----- DATA FOR THIS EXERCISE

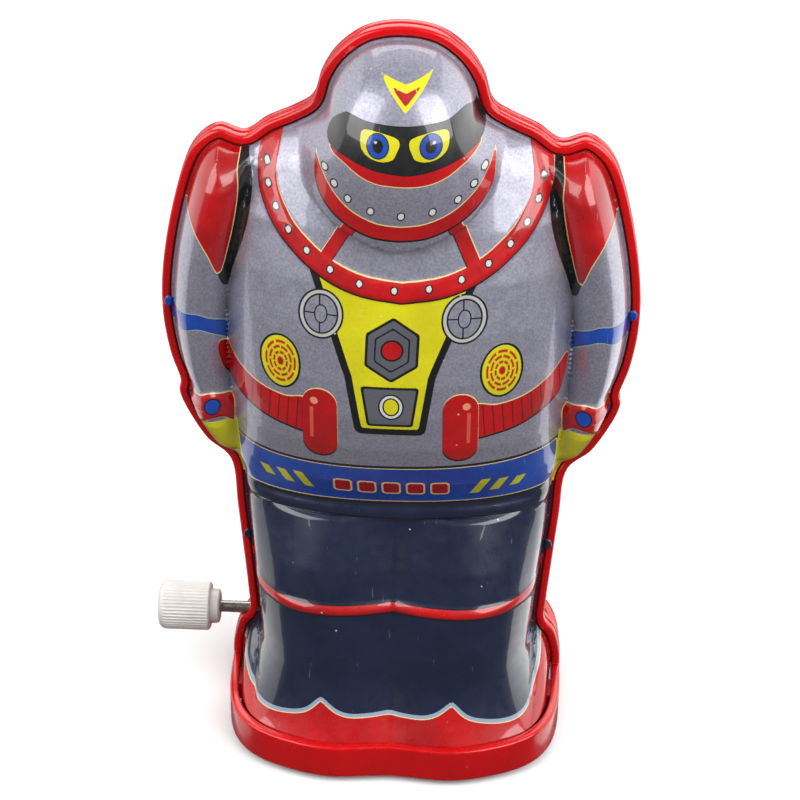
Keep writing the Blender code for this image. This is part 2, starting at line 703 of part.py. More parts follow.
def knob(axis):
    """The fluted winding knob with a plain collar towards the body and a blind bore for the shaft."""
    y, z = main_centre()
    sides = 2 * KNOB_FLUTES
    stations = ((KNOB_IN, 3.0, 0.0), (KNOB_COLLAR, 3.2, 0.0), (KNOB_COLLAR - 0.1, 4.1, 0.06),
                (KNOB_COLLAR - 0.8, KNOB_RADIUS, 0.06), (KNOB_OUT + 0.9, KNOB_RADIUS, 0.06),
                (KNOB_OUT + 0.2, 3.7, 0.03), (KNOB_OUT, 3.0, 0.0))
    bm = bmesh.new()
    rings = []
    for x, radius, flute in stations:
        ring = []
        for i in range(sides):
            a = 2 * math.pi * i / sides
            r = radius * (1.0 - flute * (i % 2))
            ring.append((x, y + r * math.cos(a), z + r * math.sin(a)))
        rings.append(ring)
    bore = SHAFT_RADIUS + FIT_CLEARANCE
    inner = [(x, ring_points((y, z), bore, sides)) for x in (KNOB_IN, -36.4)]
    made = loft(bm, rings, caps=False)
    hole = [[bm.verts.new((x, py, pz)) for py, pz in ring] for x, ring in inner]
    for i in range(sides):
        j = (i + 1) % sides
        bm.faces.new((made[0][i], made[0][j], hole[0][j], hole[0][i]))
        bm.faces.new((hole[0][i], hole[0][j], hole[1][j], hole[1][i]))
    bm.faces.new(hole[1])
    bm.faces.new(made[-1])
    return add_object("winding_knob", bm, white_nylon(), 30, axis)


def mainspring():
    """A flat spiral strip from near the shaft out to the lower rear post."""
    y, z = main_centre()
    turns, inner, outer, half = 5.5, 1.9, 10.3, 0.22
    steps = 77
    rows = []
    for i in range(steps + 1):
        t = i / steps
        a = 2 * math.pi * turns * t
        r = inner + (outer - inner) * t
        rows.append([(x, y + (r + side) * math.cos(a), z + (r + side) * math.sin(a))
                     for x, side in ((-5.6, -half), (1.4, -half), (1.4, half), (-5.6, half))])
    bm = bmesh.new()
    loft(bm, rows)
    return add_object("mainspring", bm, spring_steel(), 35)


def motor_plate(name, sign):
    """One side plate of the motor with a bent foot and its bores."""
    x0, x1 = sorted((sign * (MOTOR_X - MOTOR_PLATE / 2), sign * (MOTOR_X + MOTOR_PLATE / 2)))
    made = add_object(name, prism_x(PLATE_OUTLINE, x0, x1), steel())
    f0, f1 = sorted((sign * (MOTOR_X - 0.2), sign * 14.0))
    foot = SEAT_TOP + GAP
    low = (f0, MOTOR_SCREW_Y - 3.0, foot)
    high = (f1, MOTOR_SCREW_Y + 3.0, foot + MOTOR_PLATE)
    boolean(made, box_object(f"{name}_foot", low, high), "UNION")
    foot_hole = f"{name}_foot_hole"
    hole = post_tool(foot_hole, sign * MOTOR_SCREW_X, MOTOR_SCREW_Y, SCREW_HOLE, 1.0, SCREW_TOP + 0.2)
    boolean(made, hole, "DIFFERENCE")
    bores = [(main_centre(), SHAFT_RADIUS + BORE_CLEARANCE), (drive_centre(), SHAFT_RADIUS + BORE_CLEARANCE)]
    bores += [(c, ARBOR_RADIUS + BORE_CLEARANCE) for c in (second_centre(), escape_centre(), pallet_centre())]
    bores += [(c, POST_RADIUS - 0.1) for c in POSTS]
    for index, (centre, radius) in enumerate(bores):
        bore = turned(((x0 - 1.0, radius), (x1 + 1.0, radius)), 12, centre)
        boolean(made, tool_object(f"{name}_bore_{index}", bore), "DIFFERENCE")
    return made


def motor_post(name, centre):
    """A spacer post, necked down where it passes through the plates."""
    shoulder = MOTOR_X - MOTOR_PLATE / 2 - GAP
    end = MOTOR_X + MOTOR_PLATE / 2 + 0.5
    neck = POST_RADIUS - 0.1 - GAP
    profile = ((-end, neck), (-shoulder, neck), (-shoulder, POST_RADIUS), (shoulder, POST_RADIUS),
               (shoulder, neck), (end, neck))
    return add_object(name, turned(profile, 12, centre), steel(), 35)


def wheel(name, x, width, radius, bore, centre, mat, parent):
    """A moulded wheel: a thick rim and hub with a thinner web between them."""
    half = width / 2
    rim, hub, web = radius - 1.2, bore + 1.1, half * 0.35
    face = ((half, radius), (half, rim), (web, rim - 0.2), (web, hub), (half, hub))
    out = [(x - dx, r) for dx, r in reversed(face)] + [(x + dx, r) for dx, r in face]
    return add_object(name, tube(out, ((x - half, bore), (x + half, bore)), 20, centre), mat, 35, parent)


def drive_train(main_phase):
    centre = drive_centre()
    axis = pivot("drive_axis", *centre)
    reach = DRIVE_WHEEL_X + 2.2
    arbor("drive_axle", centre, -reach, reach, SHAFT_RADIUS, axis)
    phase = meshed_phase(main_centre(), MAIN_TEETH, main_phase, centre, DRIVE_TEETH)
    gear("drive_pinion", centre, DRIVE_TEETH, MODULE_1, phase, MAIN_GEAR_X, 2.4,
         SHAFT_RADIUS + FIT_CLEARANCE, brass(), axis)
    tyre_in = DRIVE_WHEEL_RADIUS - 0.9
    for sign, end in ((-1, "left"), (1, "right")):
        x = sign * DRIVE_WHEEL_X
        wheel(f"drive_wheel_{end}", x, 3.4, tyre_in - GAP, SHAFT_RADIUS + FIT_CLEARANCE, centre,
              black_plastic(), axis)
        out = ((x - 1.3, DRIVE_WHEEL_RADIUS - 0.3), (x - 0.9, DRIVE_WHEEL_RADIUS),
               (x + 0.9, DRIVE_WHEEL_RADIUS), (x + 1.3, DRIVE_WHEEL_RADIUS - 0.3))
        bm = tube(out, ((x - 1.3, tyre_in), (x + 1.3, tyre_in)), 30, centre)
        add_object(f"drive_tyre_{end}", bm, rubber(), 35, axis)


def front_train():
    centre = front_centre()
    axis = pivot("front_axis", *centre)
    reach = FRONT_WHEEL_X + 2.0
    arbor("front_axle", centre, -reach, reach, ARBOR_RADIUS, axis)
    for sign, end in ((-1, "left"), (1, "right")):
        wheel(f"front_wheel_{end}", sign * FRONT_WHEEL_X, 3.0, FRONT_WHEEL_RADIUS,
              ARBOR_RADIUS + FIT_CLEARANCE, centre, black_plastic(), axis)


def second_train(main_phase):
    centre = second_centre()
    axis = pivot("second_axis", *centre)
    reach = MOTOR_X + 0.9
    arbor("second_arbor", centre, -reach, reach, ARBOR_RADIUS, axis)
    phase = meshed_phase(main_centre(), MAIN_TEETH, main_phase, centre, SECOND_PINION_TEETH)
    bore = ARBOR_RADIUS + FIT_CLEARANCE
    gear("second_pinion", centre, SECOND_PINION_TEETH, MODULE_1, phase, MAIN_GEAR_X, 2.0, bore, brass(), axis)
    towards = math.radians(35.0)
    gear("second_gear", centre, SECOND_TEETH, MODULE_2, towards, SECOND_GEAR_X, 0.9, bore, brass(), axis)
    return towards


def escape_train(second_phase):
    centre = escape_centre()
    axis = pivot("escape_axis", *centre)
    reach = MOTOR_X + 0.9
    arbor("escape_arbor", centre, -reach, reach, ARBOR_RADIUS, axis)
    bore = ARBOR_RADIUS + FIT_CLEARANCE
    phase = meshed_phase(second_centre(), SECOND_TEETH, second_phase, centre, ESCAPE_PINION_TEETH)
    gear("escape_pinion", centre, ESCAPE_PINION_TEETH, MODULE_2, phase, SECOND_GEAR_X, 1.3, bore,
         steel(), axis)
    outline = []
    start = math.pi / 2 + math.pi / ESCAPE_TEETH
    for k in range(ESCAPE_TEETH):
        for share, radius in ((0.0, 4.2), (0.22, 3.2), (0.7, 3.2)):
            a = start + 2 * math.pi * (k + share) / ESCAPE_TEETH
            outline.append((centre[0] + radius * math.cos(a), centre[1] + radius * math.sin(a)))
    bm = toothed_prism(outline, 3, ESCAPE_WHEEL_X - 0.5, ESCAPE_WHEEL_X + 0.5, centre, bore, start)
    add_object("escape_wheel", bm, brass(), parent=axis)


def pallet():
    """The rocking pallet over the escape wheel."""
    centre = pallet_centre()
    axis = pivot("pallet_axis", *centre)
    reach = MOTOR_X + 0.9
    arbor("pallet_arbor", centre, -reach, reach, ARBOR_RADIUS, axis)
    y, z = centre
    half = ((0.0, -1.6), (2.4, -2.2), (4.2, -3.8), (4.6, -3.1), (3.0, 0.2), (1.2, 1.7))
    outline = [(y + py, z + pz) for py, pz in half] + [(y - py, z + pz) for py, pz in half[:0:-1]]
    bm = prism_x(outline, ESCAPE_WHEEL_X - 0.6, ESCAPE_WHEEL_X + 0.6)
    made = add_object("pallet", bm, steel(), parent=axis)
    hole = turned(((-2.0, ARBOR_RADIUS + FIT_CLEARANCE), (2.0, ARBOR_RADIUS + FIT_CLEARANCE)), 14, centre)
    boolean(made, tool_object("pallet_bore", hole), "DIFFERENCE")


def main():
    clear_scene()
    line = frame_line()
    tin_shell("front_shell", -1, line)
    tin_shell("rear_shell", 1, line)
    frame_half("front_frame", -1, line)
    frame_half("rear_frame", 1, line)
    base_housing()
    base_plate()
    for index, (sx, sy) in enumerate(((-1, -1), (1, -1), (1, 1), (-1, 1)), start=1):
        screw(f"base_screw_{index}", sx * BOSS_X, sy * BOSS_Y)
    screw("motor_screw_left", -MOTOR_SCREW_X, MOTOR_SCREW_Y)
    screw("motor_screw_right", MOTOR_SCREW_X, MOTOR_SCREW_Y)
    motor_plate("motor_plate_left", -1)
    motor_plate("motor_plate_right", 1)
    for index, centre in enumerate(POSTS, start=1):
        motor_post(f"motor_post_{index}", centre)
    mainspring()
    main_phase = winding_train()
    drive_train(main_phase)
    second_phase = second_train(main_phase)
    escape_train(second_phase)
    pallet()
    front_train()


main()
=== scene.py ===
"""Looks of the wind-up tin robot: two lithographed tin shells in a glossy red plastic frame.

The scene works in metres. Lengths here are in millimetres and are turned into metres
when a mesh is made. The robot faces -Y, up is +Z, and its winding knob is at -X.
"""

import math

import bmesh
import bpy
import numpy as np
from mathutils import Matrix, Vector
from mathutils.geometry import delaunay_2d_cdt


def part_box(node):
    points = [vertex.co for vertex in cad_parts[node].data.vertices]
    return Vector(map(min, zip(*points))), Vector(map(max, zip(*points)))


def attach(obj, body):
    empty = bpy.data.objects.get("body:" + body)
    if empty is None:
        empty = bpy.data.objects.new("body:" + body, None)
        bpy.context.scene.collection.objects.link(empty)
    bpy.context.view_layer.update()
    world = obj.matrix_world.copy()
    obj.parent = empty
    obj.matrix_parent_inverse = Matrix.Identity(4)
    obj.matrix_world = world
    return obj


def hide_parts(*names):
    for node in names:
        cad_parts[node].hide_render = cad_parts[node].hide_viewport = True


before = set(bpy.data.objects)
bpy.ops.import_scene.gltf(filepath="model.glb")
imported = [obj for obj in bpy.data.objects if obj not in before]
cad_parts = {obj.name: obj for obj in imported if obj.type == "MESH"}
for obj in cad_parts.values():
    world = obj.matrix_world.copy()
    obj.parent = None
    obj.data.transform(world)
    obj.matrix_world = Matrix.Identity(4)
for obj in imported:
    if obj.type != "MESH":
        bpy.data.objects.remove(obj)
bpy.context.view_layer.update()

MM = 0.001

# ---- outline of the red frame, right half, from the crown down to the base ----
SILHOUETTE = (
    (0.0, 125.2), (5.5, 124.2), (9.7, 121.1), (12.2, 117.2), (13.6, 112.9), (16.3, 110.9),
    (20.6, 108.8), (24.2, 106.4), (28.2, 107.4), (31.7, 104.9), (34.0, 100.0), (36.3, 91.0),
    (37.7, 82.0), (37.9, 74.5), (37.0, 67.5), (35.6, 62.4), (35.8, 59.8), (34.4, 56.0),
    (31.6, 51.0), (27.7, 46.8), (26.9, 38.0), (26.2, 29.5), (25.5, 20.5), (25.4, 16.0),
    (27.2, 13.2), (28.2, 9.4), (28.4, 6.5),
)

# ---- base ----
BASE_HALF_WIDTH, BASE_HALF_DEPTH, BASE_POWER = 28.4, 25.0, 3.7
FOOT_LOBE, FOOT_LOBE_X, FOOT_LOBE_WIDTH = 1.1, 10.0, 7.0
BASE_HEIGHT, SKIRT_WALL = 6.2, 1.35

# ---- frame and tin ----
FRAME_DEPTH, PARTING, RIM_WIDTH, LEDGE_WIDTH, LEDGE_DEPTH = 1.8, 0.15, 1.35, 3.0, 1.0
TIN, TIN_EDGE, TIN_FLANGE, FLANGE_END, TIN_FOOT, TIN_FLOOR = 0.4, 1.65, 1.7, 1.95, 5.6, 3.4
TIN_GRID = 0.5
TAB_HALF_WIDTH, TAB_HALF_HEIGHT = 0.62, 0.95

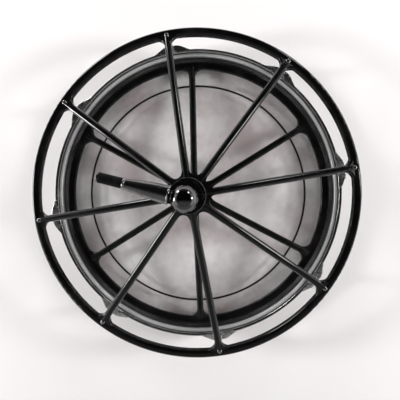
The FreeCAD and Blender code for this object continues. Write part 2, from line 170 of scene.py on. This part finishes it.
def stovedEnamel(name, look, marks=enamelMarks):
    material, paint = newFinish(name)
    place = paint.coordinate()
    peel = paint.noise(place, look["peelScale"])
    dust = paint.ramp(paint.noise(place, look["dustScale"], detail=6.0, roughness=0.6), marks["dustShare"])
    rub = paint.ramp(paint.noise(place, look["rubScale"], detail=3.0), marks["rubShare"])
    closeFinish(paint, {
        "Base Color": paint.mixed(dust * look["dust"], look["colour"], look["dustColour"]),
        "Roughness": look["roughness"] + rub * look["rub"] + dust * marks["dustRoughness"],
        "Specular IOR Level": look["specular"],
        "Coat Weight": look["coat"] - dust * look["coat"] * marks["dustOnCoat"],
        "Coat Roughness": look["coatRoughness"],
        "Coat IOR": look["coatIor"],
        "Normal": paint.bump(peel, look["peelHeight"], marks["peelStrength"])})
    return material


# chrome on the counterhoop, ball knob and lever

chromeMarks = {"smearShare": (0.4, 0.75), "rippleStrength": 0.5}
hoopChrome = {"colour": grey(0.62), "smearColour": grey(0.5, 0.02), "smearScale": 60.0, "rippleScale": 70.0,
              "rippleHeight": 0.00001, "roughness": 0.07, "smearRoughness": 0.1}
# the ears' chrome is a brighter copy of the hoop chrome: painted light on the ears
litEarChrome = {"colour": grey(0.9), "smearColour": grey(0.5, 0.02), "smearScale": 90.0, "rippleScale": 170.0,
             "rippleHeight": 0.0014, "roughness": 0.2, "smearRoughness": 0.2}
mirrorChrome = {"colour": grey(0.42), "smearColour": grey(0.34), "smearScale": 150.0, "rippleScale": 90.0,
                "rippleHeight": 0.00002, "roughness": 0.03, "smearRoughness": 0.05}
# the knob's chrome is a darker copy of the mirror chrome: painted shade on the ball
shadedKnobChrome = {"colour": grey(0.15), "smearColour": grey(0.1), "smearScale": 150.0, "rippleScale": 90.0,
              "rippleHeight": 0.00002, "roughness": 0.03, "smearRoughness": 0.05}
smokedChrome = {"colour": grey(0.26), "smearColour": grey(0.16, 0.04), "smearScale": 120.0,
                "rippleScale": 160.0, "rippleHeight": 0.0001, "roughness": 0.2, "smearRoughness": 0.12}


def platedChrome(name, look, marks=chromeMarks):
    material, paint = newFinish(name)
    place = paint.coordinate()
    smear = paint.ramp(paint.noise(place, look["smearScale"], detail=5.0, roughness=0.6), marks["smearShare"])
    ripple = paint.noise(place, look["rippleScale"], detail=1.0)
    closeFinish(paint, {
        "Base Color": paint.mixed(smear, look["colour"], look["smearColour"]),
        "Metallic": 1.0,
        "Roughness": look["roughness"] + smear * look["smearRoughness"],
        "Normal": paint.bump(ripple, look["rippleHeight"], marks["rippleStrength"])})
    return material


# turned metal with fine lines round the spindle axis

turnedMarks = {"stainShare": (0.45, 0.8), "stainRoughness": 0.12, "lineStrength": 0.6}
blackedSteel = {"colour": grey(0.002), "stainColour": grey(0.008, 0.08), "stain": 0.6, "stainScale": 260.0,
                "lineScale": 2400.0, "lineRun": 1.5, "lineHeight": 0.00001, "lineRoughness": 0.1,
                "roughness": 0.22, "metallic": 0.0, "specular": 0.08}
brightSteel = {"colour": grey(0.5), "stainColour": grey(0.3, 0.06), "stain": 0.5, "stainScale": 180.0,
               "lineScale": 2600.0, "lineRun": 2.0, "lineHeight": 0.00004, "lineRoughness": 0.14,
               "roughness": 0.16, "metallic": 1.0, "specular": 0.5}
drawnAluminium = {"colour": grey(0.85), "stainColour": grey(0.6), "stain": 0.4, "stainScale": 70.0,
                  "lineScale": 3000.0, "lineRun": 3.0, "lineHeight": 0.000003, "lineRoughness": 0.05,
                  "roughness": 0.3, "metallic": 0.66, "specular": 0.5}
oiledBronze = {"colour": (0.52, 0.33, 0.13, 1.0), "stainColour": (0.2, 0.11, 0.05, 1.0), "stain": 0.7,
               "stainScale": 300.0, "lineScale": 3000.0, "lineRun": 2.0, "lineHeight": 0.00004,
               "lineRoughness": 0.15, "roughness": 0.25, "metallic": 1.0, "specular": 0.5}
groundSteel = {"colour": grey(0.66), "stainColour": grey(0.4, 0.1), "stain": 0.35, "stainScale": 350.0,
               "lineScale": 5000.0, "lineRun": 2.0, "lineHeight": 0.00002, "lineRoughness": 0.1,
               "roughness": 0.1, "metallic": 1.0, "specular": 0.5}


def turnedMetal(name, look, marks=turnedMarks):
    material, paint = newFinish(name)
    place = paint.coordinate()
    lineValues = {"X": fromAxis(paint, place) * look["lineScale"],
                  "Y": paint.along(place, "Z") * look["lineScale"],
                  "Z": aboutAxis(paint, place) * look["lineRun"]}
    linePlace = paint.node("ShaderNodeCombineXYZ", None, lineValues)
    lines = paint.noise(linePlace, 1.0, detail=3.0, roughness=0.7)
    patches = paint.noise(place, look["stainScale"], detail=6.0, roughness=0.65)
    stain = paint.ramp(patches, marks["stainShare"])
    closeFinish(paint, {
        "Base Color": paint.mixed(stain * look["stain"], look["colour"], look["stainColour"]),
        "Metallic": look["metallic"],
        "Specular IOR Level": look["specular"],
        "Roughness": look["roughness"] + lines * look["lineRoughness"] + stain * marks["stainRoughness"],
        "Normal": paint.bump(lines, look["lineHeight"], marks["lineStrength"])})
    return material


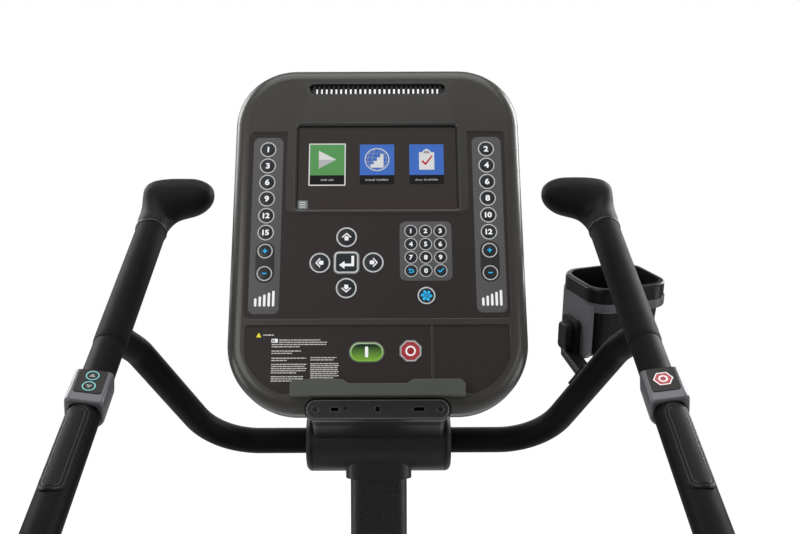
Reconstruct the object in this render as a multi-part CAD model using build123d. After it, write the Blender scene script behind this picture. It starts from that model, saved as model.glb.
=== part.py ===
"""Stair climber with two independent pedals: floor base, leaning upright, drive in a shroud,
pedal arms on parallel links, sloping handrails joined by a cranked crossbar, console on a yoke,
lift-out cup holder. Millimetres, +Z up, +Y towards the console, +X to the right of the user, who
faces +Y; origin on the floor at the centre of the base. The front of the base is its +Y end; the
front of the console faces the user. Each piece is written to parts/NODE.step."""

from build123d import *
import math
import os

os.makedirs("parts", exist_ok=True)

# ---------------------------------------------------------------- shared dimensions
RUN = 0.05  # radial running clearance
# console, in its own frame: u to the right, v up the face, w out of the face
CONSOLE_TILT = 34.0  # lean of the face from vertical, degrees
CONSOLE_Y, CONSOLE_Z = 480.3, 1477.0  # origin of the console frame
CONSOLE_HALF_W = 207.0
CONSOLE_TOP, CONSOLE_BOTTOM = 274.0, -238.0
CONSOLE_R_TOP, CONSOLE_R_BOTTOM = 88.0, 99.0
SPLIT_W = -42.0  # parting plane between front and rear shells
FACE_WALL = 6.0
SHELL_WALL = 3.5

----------

*DO THIS*: Begin with the line containing "for index, centre", end with the line containing "imported = [obj", and transcribe exactly every line in that span, with nothing added.

*FINISHED TASK*:
    for index, centre in enumerate(POSTS, start=1):
        motor_post(f"motor_post_{index}", centre)
    mainspring()
    main_phase = winding_train()
    drive_train(main_phase)
    second_phase = second_train(main_phase)
    escape_train(second_phase)
    pallet()
    front_train()


main()
=== scene.py ===
"""Looks of the wind-up tin robot: two lithographed tin shells in a glossy red plastic frame.

The scene works in metres. Lengths here are in millimetres and are turned into metres
when a mesh is made. The robot faces -Y, up is +Z, and its winding knob is at -X.
"""

import math

import bmesh
import bpy
import numpy as np
from mathutils import Matrix, Vector
from mathutils.geometry import delaunay_2d_cdt


def part_box(node):
    points = [vertex.co for vertex in cad_parts[node].data.vertices]
    return Vector(map(min, zip(*points))), Vector(map(max, zip(*points)))


def attach(obj, body):
    empty = bpy.data.objects.get("body:" + body)
    if empty is None:
        empty = bpy.data.objects.new("body:" + body, None)
        bpy.context.scene.collection.objects.link(empty)
    bpy.context.view_layer.update()
    world = obj.matrix_world.copy()
    obj.parent = empty
    obj.matrix_parent_inverse = Matrix.Identity(4)
    obj.matrix_world = world
    return obj


def hide_parts(*names):
    for node in names:
        cad_parts[node].hide_render = cad_parts[node].hide_viewport = True


before = set(bpy.data.objects)
bpy.ops.import_scene.gltf(filepath="model.glb")
imported = [obj for obj in bpy.data.objects if obj not in before]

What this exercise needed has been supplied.